Security Checkpoint Checklist For Toothpaste

Checkpoint Moment What You Do Why It Helps
Before leaving home Check the tube label for 100 ml/3.4 oz or under Stops last-second bin searches at security.
Packing toiletries Place toothpaste in the clear liquids bag Keeps all screened items together for quick review.
Preventing leaks Seal the tube in a small zip bag inside the liquids bag Stops mess that can trigger a bag check.
At the line Keep the liquids bag in an outer pocket Lets you follow either “take it out” or “leave it in” rules fast.
On the tray Lay the liquids bag flat with labels visible Makes the scan easier to read.
If stopped for a check Answer plainly and show the tube size if asked Keeps the check short and calm.
After screening Repack the liquids bag before you walk away Stops you from dropping items or leaving toothpaste behind.

Common Toothpaste Packing Mistakes That Slow You Down

Most toothpaste issues at airports come from tiny oversights.

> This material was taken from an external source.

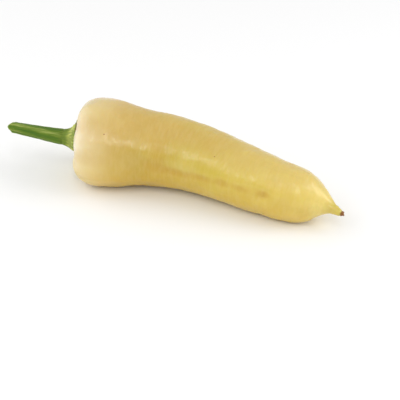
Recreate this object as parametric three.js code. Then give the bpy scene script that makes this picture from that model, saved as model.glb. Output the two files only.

Here are the repeat offenders, plus the simple fix.

Bringing A Big Tube In A Carry-On And Hoping For The Best

If the tube label is over the limit, it’s a gamble. Some travelers get through at some airports, then get stopped on the way back. The easy fix is to move the big tube to checked baggage or switch to a smaller tube.

Overstuffing The Liquids Bag

A bulging liquids bag can lead to extra screening because items overlap and hide labels on the scan. Keep it neat. If you’ve got more toiletries than the bag can handle, slim down the kit or move extras to checked baggage.

Hiding Toiletries Deep In Your Backpack

If the checkpoint wants liquids out, you don’t want a scavenger hunt. Put the liquids bag near the top and you’re done in seconds.

A Simple Packing Setup That Works For Most Trips

If you want a default setup you can reuse trip after trip, this is the one:

  • One travel-size toothpaste tube (100 ml/3.4 oz or under)
  • One clear resealable liquids bag with your liquid toiletries
  • One spare zip-top bag for leak control
  • If checking a bag: one full-size tube packed with clothes

This setup keeps your cabin baggage ready for screening, keeps your toothbrush routine intact, and cuts the chance of a toothpaste blowout in your bag.